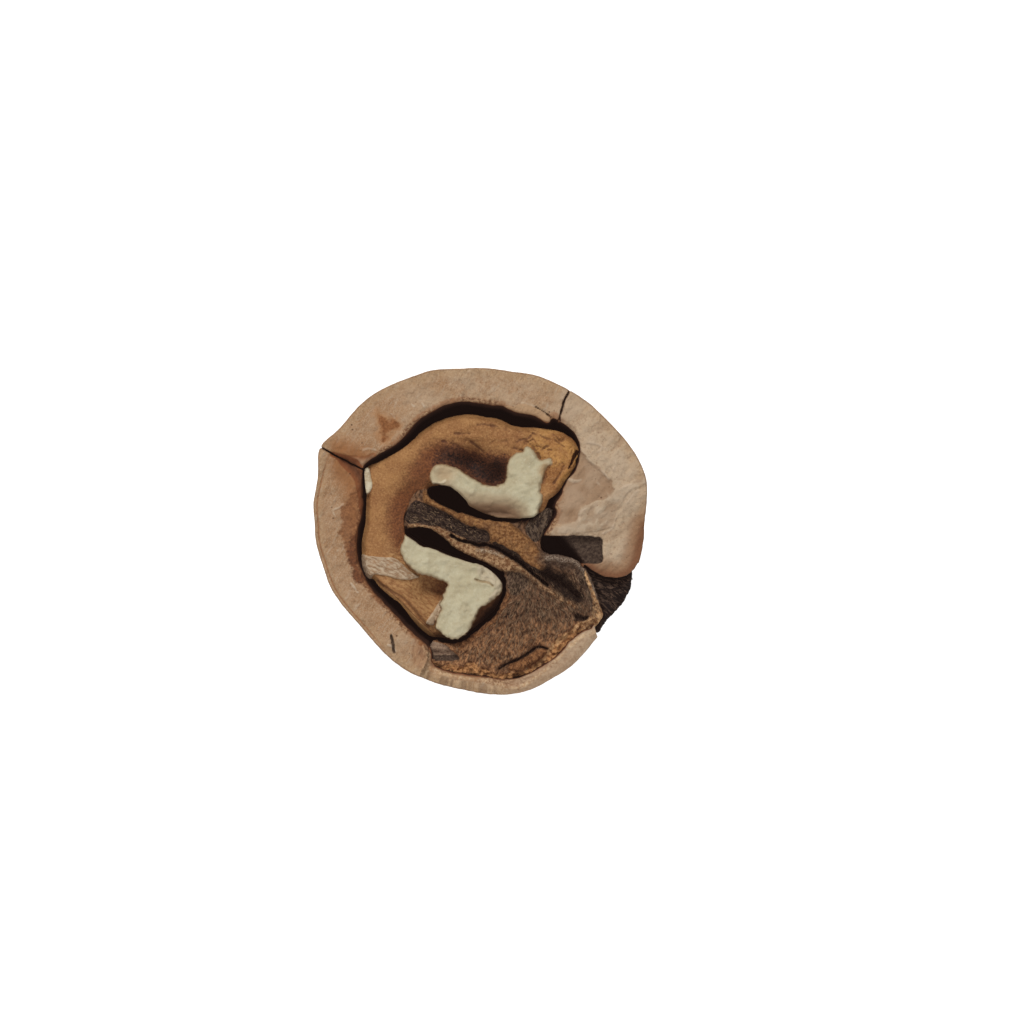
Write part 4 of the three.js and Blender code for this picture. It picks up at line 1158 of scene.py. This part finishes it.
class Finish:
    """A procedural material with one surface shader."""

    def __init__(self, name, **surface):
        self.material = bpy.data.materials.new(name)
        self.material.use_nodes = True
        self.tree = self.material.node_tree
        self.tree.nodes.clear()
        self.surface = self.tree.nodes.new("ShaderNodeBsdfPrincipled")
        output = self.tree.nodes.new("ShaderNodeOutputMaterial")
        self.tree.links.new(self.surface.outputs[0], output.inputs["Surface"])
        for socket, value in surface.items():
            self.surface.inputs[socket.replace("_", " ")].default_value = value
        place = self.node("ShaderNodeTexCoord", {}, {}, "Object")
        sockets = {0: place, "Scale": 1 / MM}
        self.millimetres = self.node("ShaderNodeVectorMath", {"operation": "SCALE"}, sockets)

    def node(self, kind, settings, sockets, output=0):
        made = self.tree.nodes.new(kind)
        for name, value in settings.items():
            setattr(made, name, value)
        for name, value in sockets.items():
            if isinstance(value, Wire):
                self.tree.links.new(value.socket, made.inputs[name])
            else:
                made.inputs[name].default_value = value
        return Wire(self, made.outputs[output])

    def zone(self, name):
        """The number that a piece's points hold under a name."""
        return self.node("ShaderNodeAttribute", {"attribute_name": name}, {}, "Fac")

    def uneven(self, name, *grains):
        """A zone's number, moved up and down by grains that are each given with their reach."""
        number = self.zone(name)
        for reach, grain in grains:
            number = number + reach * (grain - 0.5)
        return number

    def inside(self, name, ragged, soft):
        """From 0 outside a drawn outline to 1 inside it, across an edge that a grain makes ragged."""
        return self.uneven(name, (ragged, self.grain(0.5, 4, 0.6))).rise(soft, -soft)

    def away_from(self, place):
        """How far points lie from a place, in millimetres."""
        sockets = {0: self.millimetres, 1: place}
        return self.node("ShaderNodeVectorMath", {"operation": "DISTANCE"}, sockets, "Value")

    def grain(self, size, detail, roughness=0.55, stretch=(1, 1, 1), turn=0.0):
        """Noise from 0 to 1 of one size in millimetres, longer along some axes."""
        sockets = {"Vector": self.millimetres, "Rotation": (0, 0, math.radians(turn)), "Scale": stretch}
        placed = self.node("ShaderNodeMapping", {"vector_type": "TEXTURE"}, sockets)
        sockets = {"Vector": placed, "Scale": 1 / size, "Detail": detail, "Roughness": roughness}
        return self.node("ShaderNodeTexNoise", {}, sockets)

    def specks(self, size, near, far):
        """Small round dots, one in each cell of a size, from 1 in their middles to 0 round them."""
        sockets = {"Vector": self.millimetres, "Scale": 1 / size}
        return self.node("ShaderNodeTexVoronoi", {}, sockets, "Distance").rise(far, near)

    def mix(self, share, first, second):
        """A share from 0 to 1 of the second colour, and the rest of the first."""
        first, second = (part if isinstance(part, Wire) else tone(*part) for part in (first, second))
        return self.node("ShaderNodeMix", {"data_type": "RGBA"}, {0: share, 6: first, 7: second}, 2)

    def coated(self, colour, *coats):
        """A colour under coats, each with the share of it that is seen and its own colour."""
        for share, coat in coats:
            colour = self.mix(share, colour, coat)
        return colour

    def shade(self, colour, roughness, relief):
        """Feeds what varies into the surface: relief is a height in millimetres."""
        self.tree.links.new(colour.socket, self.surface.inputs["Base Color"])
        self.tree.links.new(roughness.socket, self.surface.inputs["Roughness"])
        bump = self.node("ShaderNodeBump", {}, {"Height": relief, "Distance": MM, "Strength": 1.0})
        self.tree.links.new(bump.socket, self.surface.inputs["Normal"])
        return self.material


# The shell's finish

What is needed
What is the number of lines that hold the string "part"? Reply with that number alone.

Solution
2